Wallace knew that meta-cognition was a necessary dimension of human consciousness without which one would be subject to manipulation by the whims and fancies of everyday human discourse, in modern times certainly including the media.  Without maturity in thought one is inclined to be readily influenced by manipulation, susceptible to a demagogue who knows that many people will believe anything if they hear it frequently enough. The demagogue does not to need intrinsic value to what he is purveying in his speeches, he only needs to have some lesser-value…maybe only a self-serving one…as he realizes it will find currency in many minds if they hear it repeatedly and with great fervor.

To state an obvious truth, thinking is a good thing.  To be “human” we must be capable of at least a rudimentary capacity to think and therefore engage in the world.  Without critical thinking to some minimal degree, we will be in the position that Emily Dickinson described as, “a mind to near itself to see distinctly.”  In that event, we will not be actually thinking but will be passively “thought” by a prevailing vein of thought we have found comfortable, living out the prediction of W. H. Auden, “We are lived by powers we pretend to understand.”

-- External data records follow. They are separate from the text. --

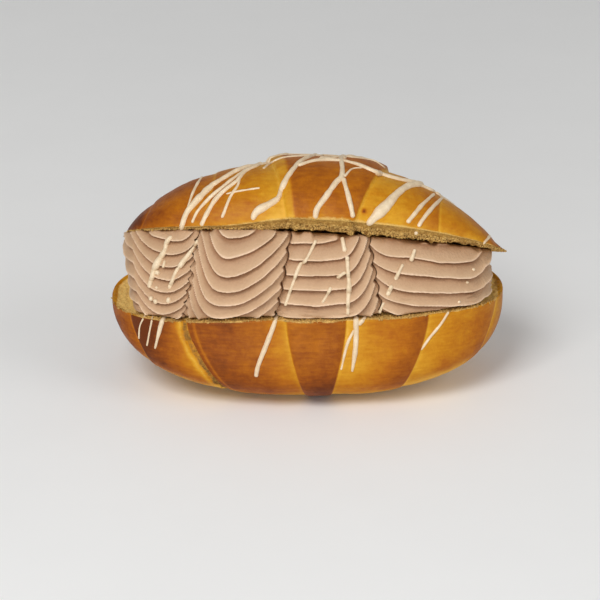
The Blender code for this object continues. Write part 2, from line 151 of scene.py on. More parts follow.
BASE_RELIEF = (0.52, 1.04, 1.17, 1.3, 1.17, 1.04, 0.52)
BASE = Half(80 * MM, 38 * MM, 2.3, 0.40, 0.46, 3.4, BASE_RELIEF, BASE_SEAMS)
BASE_BULGE = 0.14
KEEL_CURVE = 2.4
KEEL_RISE_LEFT = 0.50
KEEL_RISE_RIGHT = 0.42
BASE_SUNK = 0.5 * MM
FLATTER_BELOW = 0.7
BASE_TIP_HEIGHT = 35 * MM
LID_RELIEF = (0.9, 1.0, 0.5, 3.3, 0.4, 1.6, 0.8)
LID = Half(77.5 * MM, 38 * MM, 2.2, 0.50, 0.55, 2.3, LID_RELIEF, LID_SEAMS)
LID_HEIGHT = 29.8 * MM
LID_TAPER_RIGHT = 2.8
LID_FALL_LEFT = 0.74
LID_FALL_RIGHT = 1.3
CRUMB_STRIP = 4.8 * MM
CRUMB_STRIP_LEFT = 1.2 * MM
CRUMB_STRIP_DEPTH = 3.6 * MM
STRIP_WIDENS_FROM = -42 * MM
STRIP_WIDENS_OVER = 34 * MM
print("wraps on each half:", len(BASE.seams) + 1)


# %% Rules that both halves share
def smooth_step(value):
    """0 below 0, 1 above 1, and a smooth change between."""
    share = np.clip(value, 0, 1)
    return share * share * (3 - 2 * share)


def power(value, exponent):
    return np.sign(value) * np.abs(value) ** exponent


def along(half, x):
    """Distance from the middle as a share of the half length."""
    return np.clip(np.abs(x) / half.half_length, 0, 1)


def half_depth(half, x):
    fullness = np.where(x < 0, half.fullness_left, half.fullness_right)
    return half.half_depth * (1 - along(half, x) ** half.taper) ** fullness


def dip_at_left(x):
    return CUT_DIP_LEFT * smooth_step((CUT_DIP_STARTS - x) / CUT_DIP_LENGTH)


def cut_height(x):
    """Height of the cut through the base."""
    return CUT_HEIGHT - dip_at_left(x) - CUT_DIP_ENDS * along(BASE, x) ** 6


def seam_x(seam, turn):
    """Where a seam lies along X. turn goes from 0 at the front to half a circle at the back."""
    front, middle, back = (value * MM for value in seam)
    mean = (front + back) / 2
    return mean + (front - back) / 2 * np.cos(turn) + (middle - mean) * np.sin(turn)


def wrap_edges(half, wrap, turn):
    """Where a wrap starts and ends along X."""
    tip = np.full_like(turn, half.half_length)
    left = seam_x(half.seams[wrap - 1], turn) if wrap > 0 else -tip
    right = seam_x(half.seams[wrap], turn) if wrap < len(half.seams) else tip
    if wrap > MIDDLE_WRAP:
        left = left + SEAM_WIDTH
    if wrap < MIDDLE_WRAP:
        right = right - SEAM_WIDTH
    return left, right


def wrap_relief(half, wrap, place):
    """How far a wrap stands out: it swells away from the middle to its outer edge and rolls over."""
    if wrap < MIDDLE_WRAP:
        place = 1 - place
    elif wrap == MIDDLE_WRAP:
        place = np.maximum(place, 1 - place)
    swell = 1 - (1 - np.clip(place / THICKEST_PLACE, 0, 1)) ** 2
    roll_over = ROLL_OVER * np.clip((place - ROLL_PLACE) / (1 - ROLL_PLACE), 0, 1) ** 2
    fade = 1 - place if wrap in (0, len(half.seams)) else 1
    return half.relief[wrap] * MM * (swell - roll_over) * fade


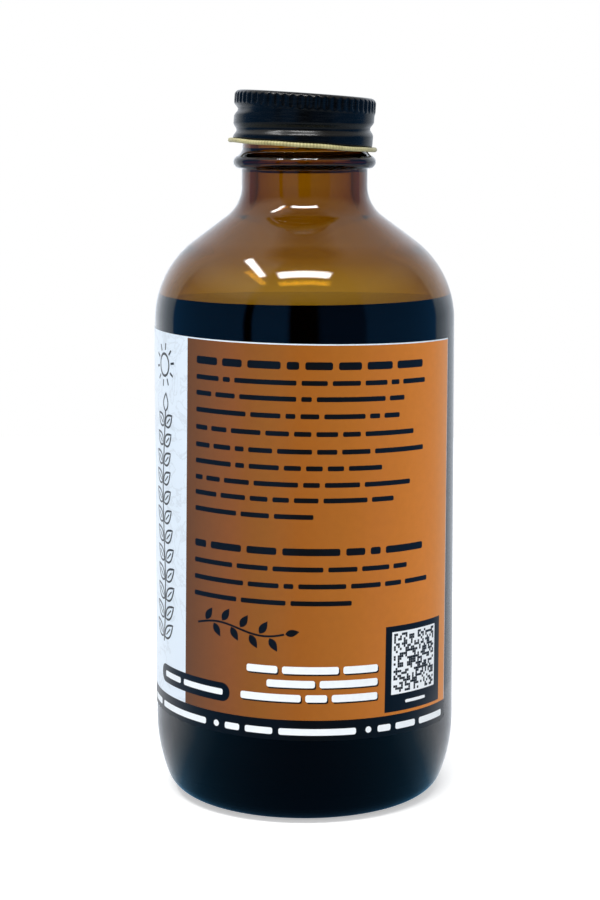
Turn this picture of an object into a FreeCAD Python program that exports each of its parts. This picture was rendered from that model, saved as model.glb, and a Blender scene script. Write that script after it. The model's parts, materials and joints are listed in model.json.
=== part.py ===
"""An eight fluid ounce amber glass bottle of the Boston round shape, with its contents, a wrap
label, an enamelled tin screw cap with a wad inside it, and a loop of elastic cord round the cap.

The bottle stands on z = 0 with its axis on Z and its front towards -Y. Sizes are millimetres and
degrees. The cap, its liner and the cord share one frame of their own, which starts at the middle
of the cap's lower edge and leans with the cap, because the cap sits askew on its thread.
"""
import FreeCAD, Part
import Sketcher
import math
import os
import re
from FreeCAD import Vector, Placement, Rotation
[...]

Here is an excerpt from the Wallace address:

Here is just one example of the total wrongness of something I tend to be automatically sure of: everything in my own immediate experience supports my deep belief that I am the absolute centre of the universe; the realest, most vivid and important person in existence. We rarely think about this sort of natural, basic self-centredness because it’s so socially repulsive. But it’s pretty much the same for all of us. It is our default setting, hard-wired into our boards at birth. Think about it: there is no experience you have had that you are not the absolute centre of. The world as you experience it is there in front of YOU or behind YOU, to the left or right of YOU, on YOUR TV or YOUR monitor. And so on. Other people’s thoughts and feelings have to be communicated to you somehow, but your own are so immediate, urgent, real.